Plutôt que de s'acharner à faire baisser le taux de chômage par des moyens statistiques et des indemnisations coûteuses, battons-nous pour accroitre le taux d'activité des Français. Il est d'autant plus nécessaire de rompre avec les comportements malthusiens, qui sont les nôtres depuis un quart de siècle sur le front de l'emploi, que le vieillissement de la population va naturellement limiter le nombre des actifs à l'horizon 2015.

Un chapitre s'intitule, «passer de l'assistance au travail», traduction presque littérale du «Welfare to work» de Tony Blair.
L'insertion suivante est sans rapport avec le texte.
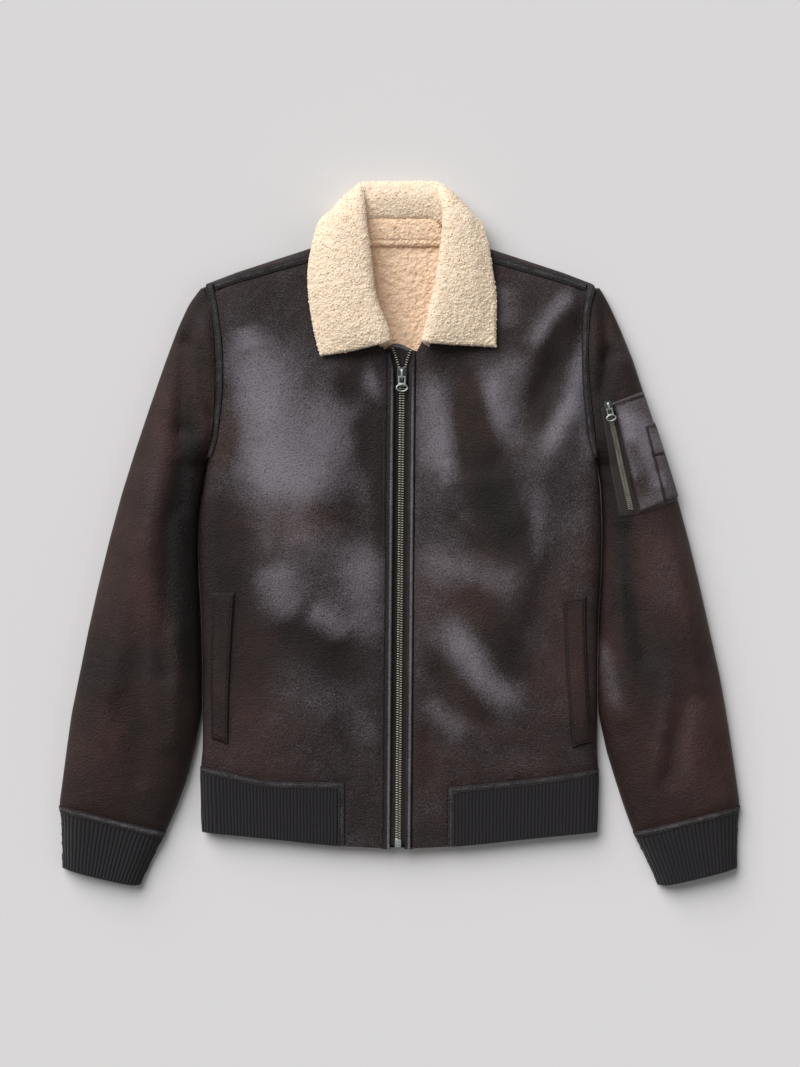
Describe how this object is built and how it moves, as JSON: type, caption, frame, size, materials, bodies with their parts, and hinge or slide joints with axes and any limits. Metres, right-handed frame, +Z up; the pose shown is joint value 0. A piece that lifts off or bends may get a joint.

Mais il ne faut pas le répéter, car l'exemple britannique n'est pas politiquement correct à Paris.

Le comité Camdessus ne se prive pourtant pas de citer les cas de réformes à l'étranger – «d'autres l'ont fait» – pour proposer une véritable méthode d'action. Qu'il s'agisse du Pacte de la Moncloa en Espagne ou des accords de Wassenaar aux Pays-Bas (1983) entre partenaires sociaux, les changements historiques doivent mobiliser de façon active l'ensemble d'une population. Il ne sert à rien de vouloir les prodiguer d'en haut, comme on le pense trop souvent en France.

On ne fait pas évoluer un contrat social par des calculs de coin de table (style 35 heures), ni par des formules incantatoires de campagne électorale. Il convient d'instaurer un véritable engagement entre partenaires. C'est la formule du donnant donnant. Les salariés ne pourront accepter une plus grande flexibilité qu'en échange d'autre chose de tangible, la garantie d'un marché du travail dynamique.